Stephen Kelly, chief executive of Manufacturing NI, said buyers were looking to the North of Ireland to achieve continuity of supply post-Brexit.

“What is surprising us, and probably most people, is the quantum of that change. There’s basically nearly €800 million worth of additional sales of northern Irish goods into [the south of] Ireland in the first six months of this year, which is enormous,” he said.

“It proves that market access is as critical for trade as anything else and it also shows that the protocol does provide opportunities for northern Irish producers.”

The SDLP’s Brexit spokesperson, South Belfast Assembly member Matthew O’Toole, said the statistics show that exporters in the Six Counties are benefitting from their unique position under the protocol.

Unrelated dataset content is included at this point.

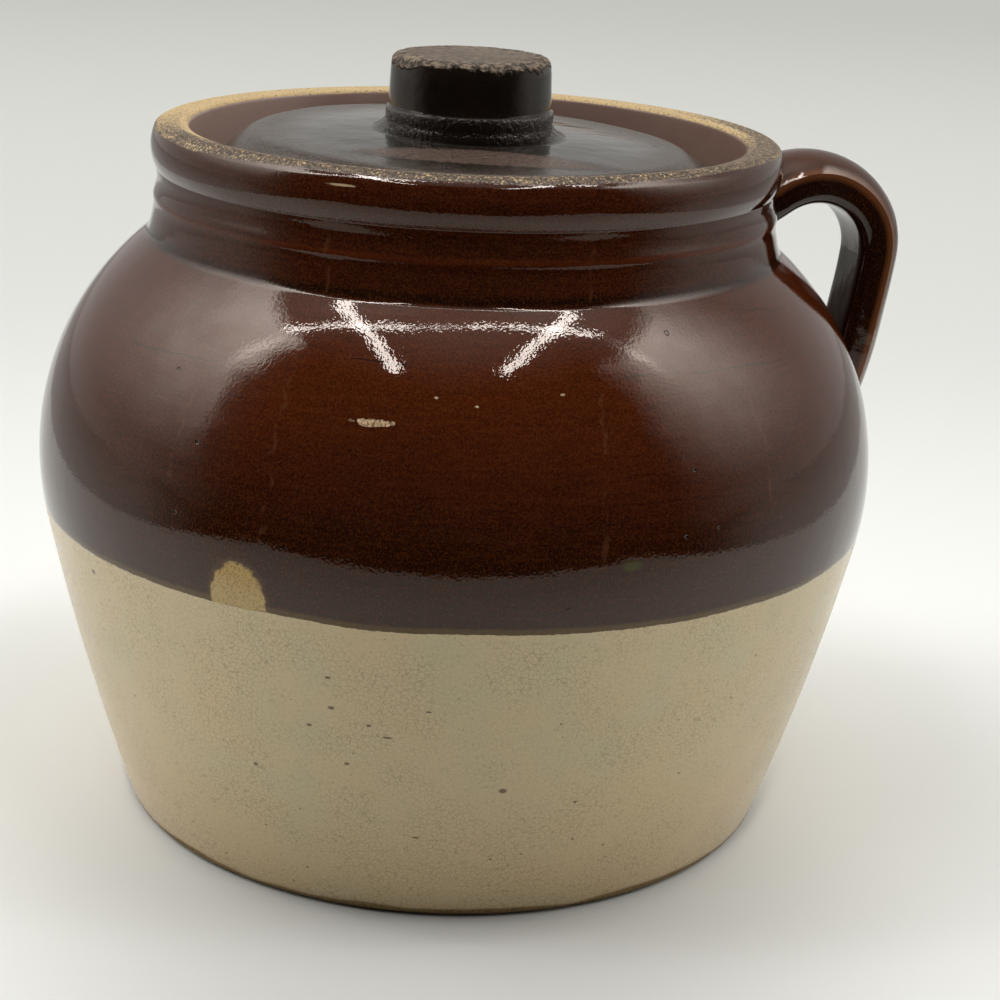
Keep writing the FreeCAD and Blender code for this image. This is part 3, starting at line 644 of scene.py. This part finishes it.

Sinn Féin Assembly member Caoimhe Archibald said a strategy is needed to take greater advantage of the North’s continued access to the EU single market to attract investment and create jobs.

“The DUP and the British government need to face the realities of the Brexit they negotiated and agreed, they need listen to businesses, to the manufacturers, farmers and retailers who are telling us all that they want the Protocol to work and find permanent solutions to issues over the next number of weeks,” she said.

And in an event as part of Derry’s Gasyard Féile, former leader of the British Labour Partyy Jeremy Corbyn said the issues raised by Brexit had helped the island of Ireland “become a stronger, self-looking economic entity than it was before” .

Mr Corbyn, who narrowly missed out on becoming Prime Minister in 2017, also said he has always been fascinated by Irish history.

“I’m fascinated by the brutality of the treatment of the Irish people going back to the English occupation, going back to Cromwell and what he did at the end of the English civil war when he tried to march those who fought against the English crown in order to establish a colony in Ireland, so he was practising his own imperialism in what he did.

“And, of course, the horrors of the famine - the Great Hunger - which was later analysed for what it really is. It was an act of horror against the Irish people. Ireland, at the same time as many people were being starved to death, was actually exporting food at the same time,” he remarked.

Mr Corbyn said this history has to be learned ‘over and over again’.